*OBJECTIVE:* Keep only the lines that hold the string "from", filtering out the rest of the entries below.

— start —

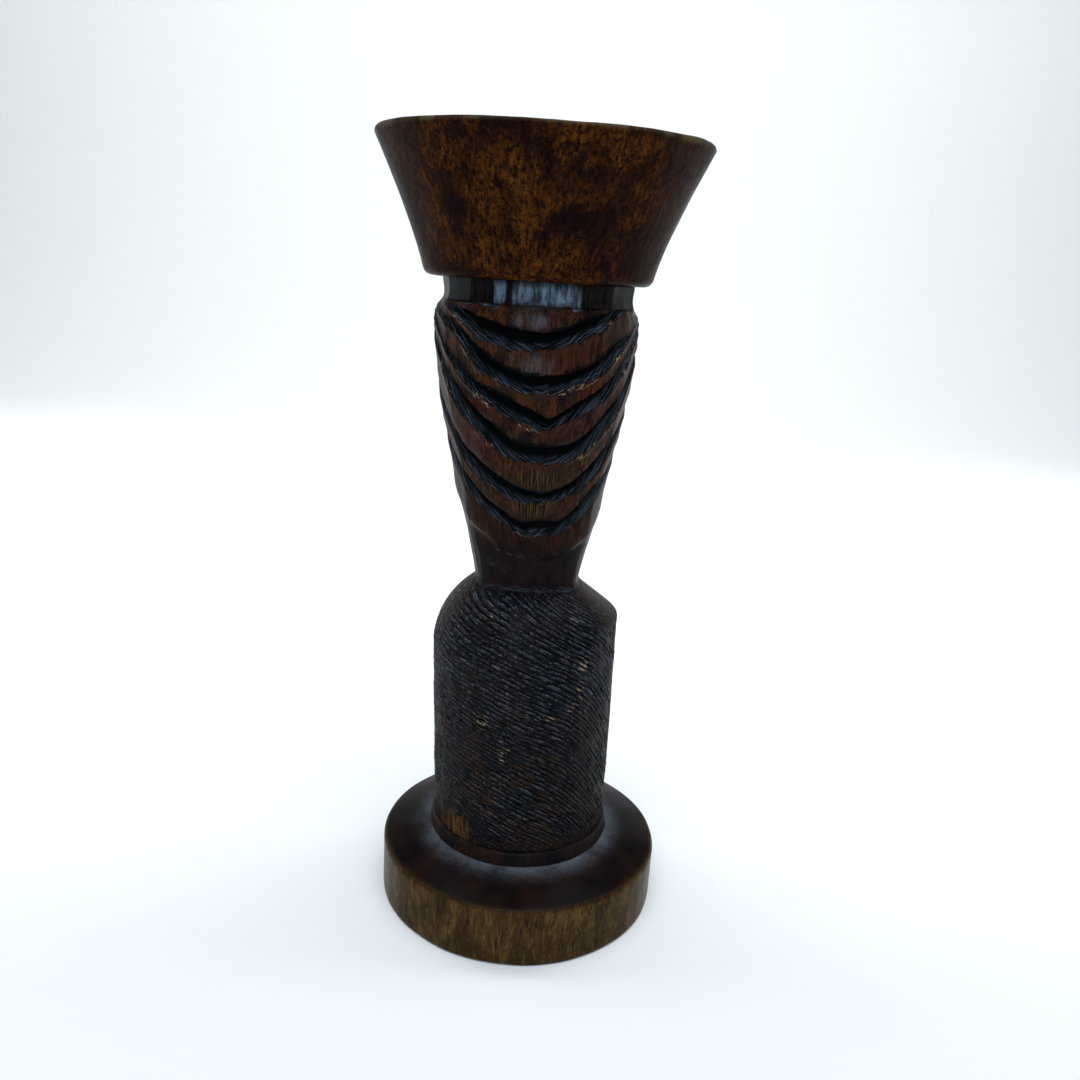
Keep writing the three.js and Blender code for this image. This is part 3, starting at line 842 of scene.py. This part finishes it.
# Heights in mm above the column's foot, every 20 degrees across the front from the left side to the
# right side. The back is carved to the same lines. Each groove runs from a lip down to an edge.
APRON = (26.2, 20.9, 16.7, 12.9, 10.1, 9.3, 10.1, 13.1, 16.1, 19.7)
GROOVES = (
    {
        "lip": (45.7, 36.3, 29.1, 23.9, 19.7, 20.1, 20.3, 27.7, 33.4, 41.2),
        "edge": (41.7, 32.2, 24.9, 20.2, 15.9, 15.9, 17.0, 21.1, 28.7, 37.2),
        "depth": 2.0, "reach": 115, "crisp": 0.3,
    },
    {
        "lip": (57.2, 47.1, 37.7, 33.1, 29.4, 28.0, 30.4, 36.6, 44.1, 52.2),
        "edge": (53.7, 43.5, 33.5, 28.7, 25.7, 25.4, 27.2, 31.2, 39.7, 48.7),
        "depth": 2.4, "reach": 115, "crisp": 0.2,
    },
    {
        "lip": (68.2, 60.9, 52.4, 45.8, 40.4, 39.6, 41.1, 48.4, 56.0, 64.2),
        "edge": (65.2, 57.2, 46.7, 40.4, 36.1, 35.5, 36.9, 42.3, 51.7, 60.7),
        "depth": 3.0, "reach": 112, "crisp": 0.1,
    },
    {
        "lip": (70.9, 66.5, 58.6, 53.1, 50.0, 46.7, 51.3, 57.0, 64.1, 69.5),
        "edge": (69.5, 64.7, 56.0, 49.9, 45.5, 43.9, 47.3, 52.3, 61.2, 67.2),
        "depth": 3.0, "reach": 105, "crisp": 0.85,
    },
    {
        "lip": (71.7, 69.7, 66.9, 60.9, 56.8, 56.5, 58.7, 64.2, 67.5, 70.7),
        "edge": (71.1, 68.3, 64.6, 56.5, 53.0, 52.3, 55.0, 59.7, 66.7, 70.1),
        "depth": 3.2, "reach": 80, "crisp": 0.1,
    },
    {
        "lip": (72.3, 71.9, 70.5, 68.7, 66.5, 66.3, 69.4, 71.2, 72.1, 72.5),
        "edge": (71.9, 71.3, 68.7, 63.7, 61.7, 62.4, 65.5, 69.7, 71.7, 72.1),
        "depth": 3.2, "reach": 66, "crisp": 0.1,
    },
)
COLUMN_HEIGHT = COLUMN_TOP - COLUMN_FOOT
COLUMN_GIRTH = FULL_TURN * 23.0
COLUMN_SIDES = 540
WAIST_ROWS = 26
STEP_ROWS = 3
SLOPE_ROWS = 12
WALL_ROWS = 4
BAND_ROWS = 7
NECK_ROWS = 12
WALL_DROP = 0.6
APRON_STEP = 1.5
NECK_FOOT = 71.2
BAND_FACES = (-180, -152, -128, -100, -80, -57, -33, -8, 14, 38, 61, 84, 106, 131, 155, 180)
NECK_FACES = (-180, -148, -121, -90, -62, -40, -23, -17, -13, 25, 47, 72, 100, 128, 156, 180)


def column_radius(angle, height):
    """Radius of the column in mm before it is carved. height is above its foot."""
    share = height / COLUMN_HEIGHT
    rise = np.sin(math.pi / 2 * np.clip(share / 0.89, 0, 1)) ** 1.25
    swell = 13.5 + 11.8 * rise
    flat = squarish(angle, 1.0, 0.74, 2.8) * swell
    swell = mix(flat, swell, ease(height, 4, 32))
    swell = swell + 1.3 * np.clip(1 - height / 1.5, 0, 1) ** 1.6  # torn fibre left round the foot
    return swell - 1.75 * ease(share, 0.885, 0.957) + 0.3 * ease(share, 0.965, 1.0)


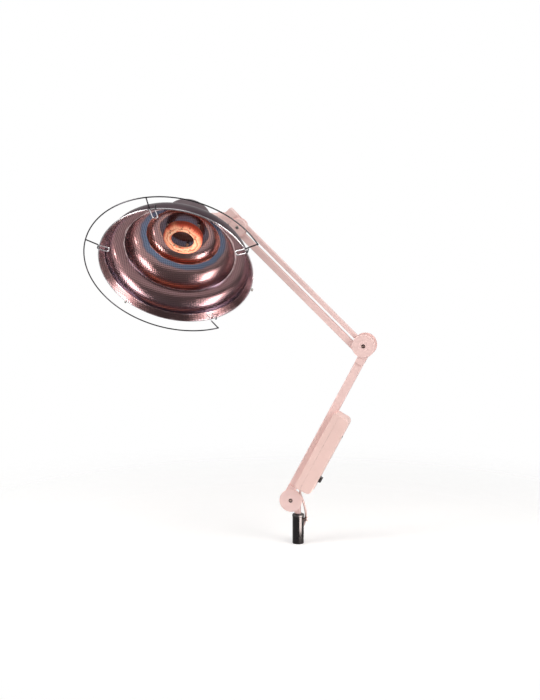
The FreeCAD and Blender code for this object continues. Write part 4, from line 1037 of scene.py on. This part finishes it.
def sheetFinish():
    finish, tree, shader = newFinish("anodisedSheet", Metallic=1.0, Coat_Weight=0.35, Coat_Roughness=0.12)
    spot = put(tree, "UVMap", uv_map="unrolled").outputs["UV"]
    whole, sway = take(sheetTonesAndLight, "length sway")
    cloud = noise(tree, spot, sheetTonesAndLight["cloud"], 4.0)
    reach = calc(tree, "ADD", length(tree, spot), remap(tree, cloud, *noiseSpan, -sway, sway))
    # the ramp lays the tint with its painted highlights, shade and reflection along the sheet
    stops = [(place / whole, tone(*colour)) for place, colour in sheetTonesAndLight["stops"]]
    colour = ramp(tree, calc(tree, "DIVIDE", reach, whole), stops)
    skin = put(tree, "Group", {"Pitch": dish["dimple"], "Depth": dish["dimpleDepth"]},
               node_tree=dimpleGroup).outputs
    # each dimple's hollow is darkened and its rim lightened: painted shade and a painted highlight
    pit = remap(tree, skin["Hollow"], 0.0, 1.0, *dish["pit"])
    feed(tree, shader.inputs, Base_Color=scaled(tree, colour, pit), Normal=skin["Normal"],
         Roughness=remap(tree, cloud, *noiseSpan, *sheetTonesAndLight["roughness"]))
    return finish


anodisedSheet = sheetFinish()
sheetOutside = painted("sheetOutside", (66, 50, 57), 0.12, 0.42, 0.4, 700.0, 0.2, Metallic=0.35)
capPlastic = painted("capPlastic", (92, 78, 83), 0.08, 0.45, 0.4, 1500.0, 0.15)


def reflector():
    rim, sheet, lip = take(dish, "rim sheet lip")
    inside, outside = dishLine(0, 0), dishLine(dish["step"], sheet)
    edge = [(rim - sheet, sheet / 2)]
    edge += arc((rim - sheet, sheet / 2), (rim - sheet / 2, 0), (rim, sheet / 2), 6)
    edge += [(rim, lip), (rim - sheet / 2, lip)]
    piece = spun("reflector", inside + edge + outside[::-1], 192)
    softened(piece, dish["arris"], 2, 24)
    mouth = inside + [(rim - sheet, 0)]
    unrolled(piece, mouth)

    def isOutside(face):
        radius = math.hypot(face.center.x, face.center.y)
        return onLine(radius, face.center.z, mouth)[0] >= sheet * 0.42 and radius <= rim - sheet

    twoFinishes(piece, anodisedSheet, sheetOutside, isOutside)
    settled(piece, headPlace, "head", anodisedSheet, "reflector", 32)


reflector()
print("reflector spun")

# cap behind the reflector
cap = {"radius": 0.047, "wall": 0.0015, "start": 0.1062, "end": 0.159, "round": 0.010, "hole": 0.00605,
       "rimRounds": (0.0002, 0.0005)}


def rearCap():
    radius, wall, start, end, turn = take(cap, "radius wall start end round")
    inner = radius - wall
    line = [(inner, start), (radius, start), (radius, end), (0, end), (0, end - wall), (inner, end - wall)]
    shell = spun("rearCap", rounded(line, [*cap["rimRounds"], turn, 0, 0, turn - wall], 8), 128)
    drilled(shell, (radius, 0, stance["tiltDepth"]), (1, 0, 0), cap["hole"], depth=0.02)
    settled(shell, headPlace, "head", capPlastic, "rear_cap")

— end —

*TASK SOLUTION:*
# Heights in mm above the column's foot, every 20 degrees across the front from the left side to the
# right side. The back is carved to the same lines. Each groove runs from a lip down to an edge.
The FreeCAD and Blender code for this object continues. Write part 4, from line 1037 of scene.py on. This part finishes it.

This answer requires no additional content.